La caserma, “Una cosa devi fare: obbedire". A quei ragazzi mi piacerebbe dire: pensate


Presidente del Forum Trentino per la pace e i diritti umani
Mercoledì 27 gennaio (in concomitanza con le commemorazioni della giornata della memoria), in prima serata su Rai2 è andato in onda il nuovo docu-reality “La Caserma” in cui un gruppo di ragazze e ragazzi tra i 18 e i 23 anni dovrà vivere per quattro settimane secondo regole militari in una caserma in Trentino (in realtà, grazie alla preziosa collaborazione della Trentino Film Commission, una residenza religiosa adattata a caserma nelle colline attorno a Levico Terme).
Incuriosito e intimorito da un format basato sulla bellezza dell’educazione al rigore militare ho voluto guardare la trasmissione per rendermi conto di cosa si trattasse. Purtroppo i miei timori si sono rivelati fondati. In prima serata, il servizio pubblico manda in onda un programma che prevede una narrazione basata sugli stereotipi, evidentemente ben fondati in Italia, in cui tra punizioni e rimproveri, viene presentata in chiave moderna (le reclute sono influencer) la preziosa carica educativa dell’esperienza militare nella formazione della persona. Gli addestratori militari in più occasioni riprendono i ragazzi dicendo loro che ne faranno “persone nuove” grazie al rigore militare.
Il Format è chiaro, inizialmente quasi tutti i ragazzi sono poco inclini alla disciplina e al rispetto delle regole militari ma, un po' alla volta, a suon di flessioni e di sveglie all’alba a cantare l’inno di Mameli (imparato a memoria a forza in piena notte) vengono messi in riga. Mi ha colpito molto ad un certo punto la frase di una delle ragazze presenti che, rispondendo ad altre due che si lamentavano dell’eccesso di rigore, ha detto loro: "Una cosa devi fare: obbedire". In questa frase c'è tutta la retorica e la voglia di far passare la famosa educazione al rigore e alla disciplina che solo il servizio militare (secondo lo stereotipo ritrito militarista) può dare. Ecco quindi che le reclute, ormai sanno che si devono presentare come tali, capiscono lentamente che devono piegarsi e obbedire.
E’ evidente che questo format è stato proposto con l’intento “promozionale” di riavvicinare i giovani al mondo della divisa e dare un nuovo fascino alla ricerca della disciplina militare; “La caserma” forse strizza un po' l’occhio anche alle richieste militari e politiche (anche trentine) di ripristinare la leva militare cercando quindi di affascinare i più giovani il fascino eterno della divisa e della disciplina.
E fin qui ci sarebbe anche poco da obbiettare se non ci si dimenticasse che la preparazione alle guerre passa attraverso il reclutamento e attraverso la formazione alla vita e alla cultura militare.
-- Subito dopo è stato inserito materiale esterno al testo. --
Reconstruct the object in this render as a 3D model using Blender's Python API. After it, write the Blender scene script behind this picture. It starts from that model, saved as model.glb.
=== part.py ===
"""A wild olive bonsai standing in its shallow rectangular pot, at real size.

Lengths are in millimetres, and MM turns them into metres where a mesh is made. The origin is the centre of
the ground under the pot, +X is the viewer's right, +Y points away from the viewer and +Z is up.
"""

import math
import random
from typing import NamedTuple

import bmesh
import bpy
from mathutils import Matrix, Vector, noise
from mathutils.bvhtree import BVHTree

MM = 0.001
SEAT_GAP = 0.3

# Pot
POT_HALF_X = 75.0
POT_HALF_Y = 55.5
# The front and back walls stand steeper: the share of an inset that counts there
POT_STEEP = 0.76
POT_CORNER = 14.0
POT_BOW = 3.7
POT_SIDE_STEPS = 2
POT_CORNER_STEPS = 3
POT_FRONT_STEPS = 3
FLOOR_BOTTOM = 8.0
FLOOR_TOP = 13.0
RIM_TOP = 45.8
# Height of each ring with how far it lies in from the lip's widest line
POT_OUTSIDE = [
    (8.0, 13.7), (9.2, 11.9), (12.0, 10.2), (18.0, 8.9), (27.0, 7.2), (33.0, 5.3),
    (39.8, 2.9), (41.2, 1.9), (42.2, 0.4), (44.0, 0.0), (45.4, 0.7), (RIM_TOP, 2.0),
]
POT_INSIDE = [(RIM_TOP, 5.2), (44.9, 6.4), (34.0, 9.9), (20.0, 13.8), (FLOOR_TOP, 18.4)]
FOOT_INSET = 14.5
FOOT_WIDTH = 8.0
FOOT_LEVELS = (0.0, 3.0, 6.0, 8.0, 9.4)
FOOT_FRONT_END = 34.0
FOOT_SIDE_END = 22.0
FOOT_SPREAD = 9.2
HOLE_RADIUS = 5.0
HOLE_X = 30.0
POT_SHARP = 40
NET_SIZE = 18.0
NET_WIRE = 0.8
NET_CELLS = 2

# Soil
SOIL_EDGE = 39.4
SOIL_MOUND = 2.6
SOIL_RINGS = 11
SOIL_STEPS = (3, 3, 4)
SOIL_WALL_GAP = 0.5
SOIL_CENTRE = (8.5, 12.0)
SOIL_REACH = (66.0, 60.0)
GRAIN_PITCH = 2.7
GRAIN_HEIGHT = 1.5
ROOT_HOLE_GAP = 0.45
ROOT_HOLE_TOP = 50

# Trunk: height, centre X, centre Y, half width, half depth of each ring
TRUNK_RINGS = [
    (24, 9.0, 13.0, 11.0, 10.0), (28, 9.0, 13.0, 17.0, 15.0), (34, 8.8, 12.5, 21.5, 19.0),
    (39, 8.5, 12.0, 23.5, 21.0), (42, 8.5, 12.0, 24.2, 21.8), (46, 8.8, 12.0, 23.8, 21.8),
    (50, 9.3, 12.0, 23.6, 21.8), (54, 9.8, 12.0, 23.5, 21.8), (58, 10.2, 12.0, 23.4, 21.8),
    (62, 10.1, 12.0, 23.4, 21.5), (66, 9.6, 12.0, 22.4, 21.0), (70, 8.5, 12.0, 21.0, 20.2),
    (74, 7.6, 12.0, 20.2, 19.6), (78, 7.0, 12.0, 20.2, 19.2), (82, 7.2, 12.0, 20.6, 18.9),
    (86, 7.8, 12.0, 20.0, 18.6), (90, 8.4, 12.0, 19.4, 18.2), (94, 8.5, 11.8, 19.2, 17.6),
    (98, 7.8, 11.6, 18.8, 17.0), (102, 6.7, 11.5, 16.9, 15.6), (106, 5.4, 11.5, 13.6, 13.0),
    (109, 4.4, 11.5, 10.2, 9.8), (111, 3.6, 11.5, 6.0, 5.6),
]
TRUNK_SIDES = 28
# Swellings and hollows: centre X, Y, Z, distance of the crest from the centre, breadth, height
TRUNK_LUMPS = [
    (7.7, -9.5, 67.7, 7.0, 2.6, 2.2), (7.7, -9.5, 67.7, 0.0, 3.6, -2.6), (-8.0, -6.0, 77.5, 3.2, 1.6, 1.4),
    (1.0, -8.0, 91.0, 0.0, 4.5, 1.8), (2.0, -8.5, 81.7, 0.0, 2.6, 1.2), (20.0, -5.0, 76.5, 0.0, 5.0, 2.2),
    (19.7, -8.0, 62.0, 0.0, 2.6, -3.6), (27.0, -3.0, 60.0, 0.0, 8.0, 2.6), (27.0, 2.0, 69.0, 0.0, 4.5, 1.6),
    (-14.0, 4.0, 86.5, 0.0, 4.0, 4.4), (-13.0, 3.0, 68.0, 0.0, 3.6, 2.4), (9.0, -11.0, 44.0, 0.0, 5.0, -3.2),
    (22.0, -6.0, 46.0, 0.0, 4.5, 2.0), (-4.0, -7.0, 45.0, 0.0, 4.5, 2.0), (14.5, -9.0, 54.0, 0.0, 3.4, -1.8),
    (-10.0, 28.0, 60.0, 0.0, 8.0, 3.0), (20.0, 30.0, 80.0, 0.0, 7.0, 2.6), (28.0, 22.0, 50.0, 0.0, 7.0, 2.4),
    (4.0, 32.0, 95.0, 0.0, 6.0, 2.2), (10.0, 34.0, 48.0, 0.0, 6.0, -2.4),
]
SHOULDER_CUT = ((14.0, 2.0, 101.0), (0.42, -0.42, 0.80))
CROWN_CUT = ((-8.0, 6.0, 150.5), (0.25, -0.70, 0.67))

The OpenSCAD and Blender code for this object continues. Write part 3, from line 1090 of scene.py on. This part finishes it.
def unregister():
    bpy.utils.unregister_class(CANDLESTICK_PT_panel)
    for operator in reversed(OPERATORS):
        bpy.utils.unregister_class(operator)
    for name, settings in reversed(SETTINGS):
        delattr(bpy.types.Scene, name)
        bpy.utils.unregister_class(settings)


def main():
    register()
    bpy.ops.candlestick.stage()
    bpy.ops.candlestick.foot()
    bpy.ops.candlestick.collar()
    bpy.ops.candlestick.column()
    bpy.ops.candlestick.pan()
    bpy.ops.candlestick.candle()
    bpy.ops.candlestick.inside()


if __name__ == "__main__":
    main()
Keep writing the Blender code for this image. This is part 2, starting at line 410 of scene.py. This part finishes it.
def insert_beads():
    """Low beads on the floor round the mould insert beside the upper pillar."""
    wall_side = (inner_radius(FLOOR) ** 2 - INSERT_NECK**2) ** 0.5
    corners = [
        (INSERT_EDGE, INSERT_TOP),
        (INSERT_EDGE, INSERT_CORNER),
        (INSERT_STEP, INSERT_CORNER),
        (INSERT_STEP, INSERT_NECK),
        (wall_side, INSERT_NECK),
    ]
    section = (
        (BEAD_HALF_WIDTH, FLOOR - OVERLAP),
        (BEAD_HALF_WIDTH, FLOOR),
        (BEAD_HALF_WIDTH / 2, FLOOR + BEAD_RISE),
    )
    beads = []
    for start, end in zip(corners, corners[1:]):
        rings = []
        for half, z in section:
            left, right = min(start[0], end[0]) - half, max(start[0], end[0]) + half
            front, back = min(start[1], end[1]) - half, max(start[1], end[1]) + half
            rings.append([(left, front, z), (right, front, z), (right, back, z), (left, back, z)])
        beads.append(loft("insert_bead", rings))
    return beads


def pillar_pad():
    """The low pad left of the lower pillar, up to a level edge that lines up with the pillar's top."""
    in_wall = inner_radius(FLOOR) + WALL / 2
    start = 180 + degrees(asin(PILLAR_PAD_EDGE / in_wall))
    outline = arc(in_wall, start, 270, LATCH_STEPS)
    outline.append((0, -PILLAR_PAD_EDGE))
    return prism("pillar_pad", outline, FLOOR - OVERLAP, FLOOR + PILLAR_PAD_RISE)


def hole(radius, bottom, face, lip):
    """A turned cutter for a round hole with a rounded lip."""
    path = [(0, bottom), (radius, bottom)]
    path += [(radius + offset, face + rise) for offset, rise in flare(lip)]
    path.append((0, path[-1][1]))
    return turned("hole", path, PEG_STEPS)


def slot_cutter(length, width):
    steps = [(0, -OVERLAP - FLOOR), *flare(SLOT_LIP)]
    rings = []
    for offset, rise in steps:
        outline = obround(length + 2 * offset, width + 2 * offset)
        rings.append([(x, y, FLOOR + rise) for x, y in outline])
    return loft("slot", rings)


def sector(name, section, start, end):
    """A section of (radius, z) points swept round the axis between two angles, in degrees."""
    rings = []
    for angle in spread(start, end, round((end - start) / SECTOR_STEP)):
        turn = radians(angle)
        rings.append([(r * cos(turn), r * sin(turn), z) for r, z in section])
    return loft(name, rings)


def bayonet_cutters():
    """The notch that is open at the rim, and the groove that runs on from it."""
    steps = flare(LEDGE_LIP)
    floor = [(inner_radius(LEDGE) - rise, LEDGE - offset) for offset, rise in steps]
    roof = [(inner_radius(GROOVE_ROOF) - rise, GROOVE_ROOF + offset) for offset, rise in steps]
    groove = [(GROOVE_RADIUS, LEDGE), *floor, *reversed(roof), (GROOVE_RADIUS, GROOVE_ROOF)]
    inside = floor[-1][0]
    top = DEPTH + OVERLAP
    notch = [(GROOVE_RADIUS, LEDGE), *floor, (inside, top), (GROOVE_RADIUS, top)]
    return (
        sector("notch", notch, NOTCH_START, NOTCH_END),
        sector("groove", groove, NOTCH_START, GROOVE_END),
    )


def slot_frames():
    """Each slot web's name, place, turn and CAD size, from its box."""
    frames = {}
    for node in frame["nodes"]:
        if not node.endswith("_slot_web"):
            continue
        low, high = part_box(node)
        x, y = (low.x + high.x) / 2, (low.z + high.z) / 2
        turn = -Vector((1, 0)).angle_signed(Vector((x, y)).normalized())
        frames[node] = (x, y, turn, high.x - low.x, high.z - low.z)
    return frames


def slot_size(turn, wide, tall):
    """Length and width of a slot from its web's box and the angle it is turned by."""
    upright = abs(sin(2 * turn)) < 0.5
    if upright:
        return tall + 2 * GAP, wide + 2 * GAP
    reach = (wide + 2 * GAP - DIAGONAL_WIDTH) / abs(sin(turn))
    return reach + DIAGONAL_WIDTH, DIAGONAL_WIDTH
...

Cultura militare che vede come unico possibile superamento dei conflitti quello attraverso la creazione di eserciti armati pronti alla guerra. Ma la guerra e la sua preparazione non possono essere un intrattenimento né tanto meno avere una finalità educativa attraverso questa tipologia di programma; la realtà della guerra è morte, sofferenza e ingiustizia.
Mi piacerebbe raccontare a quei giovani che c’è stato chi in passato in Italia (e in molte parti del Mondo tuttora) ha detto NO alla cieca obbedienza militare rifiutandosi di obbedire alla preparazione della guerra, cosa che ritenevano immorale e contraria alla stessa Costituzione Italiana (art.11: l’Italia ripudia la guerra). Giovani che hanno fatto obiezione di coscienza e per questo sono stati anche incarcerati. Anche grazie a questi giovani oggi l’obiezione di coscienza è un diritto e servire militarmente la Patria non è più un obbligo.
La volontà del mondo militare di presentarsi in modo moderno non può farci dimenticare che la preparazione della guerra non è finzione. Disciplina e rigore non sono necessariamente dei brutti concetti da imparare ma non lo sono neanche obiezione, disarmo, dialogo e risoluzione nonviolenta dei conflitti. E’ giusto sapere che potremmo avere a disposizione anche altre strade per evitare la barbarie della guerra.
A quei ragazzi mi piacerebbe dire un’ultima cosa: una cosa dobbiamo quindi fare: pensare.